I too thought it was ESL substrate interference, but the wise clerks of Oxenford say the controversial construction has been in use since the late 17th century.

I always see the Italian verb sostituire used in that sense of “lose X and get Y.” There have been plenty of Italians emigrating to England since the 17th century, so maybe it’s their fault. Talking about how to make pizzas when only English ingredients are available.

Solid policy generally.

Why don’t you just tell them to put the mustard, onions, and peppers in a separate container?

Then throw THAT away…

I too have heard this more ambiguous, less correct way of phrasing it. I suspect this is done by the same folks who say “do you want to come with?”

This. “Instead of fries, can I have onion rings?” always works.

“Substitute x for y” to get x instead of y.
“Substitute x with y” to get y instead of x (although I find this awkward-sounding, and personally would use “replace x with y”).

I’ve seen a number of people getting these confused, and it frustrates me every time.

Well at Burger King (which I go to fairly often). The right way to say it is
“No onions, add Pickles” They understand that because that’s the way the register order buttons read. Or if there are already pickles and you want more you say “heavy pickles”.

I’m not sure if it works the same way for onion rings in lace of fries, but you could try it.

Funny. This bit of confusion happens every time a bunch of soldiers are sitting around eating MREs. See, once they’ve all opened their bags of food, the trading starts.

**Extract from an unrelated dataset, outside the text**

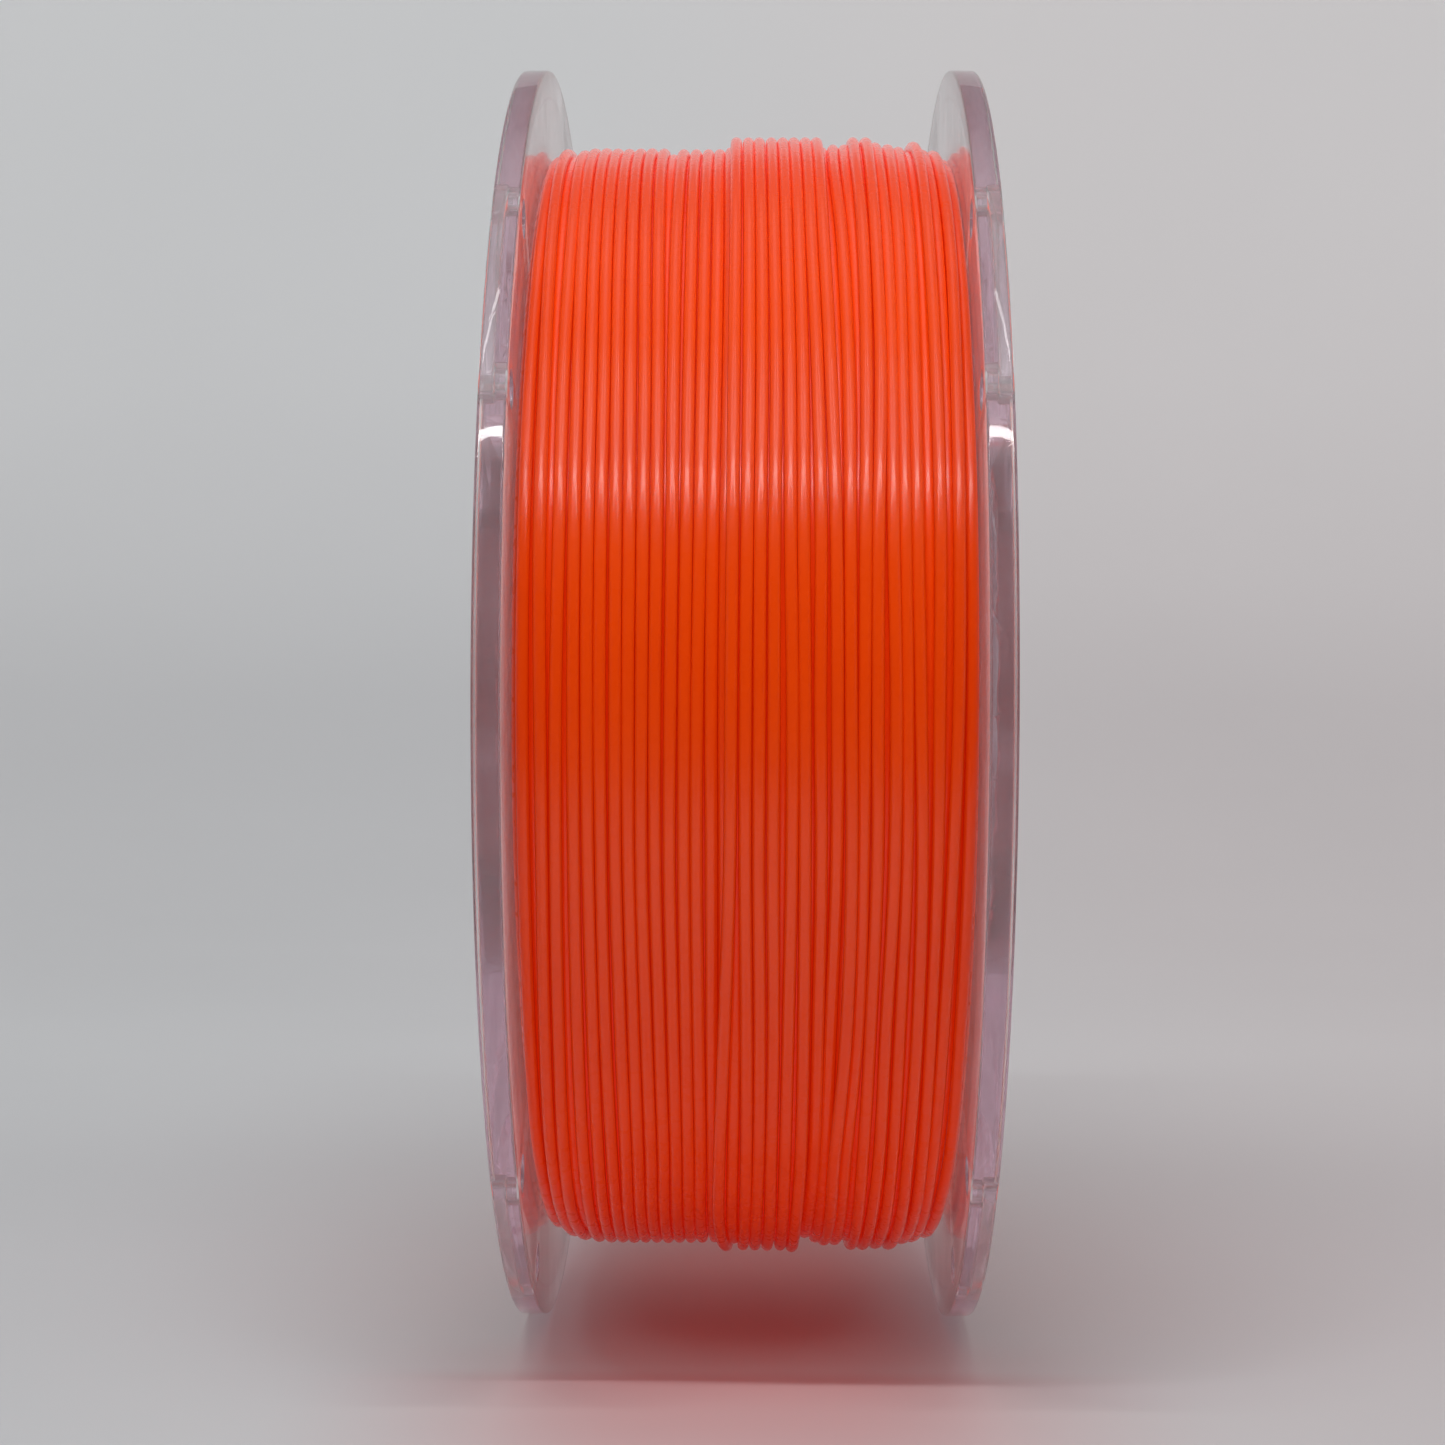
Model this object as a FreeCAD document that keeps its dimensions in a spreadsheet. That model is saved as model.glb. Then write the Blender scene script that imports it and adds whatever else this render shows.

Some people want cheese instead of peanut butter. Some people want M&Ms instead of pound cake, etc. Without fail, at least once per meal, this pit of x for y confusion will happen. And it is worse, because unlike the OP example, there is no default. Inevitably, someone will say, “Who will trade cheese for peanut butter!?”
Someone shouts, “I will!” and throws him some cheese, hoping for peanut butter to be thrown back.
Instead he gets, “No!! I have cheese. I want peanut butter for it!!”
Every. Damn. Time.
You’d think we’d figure out language by now.

Maybe the cashier was just checking because he couldn’t believe that anyone actually wanted the onion rings.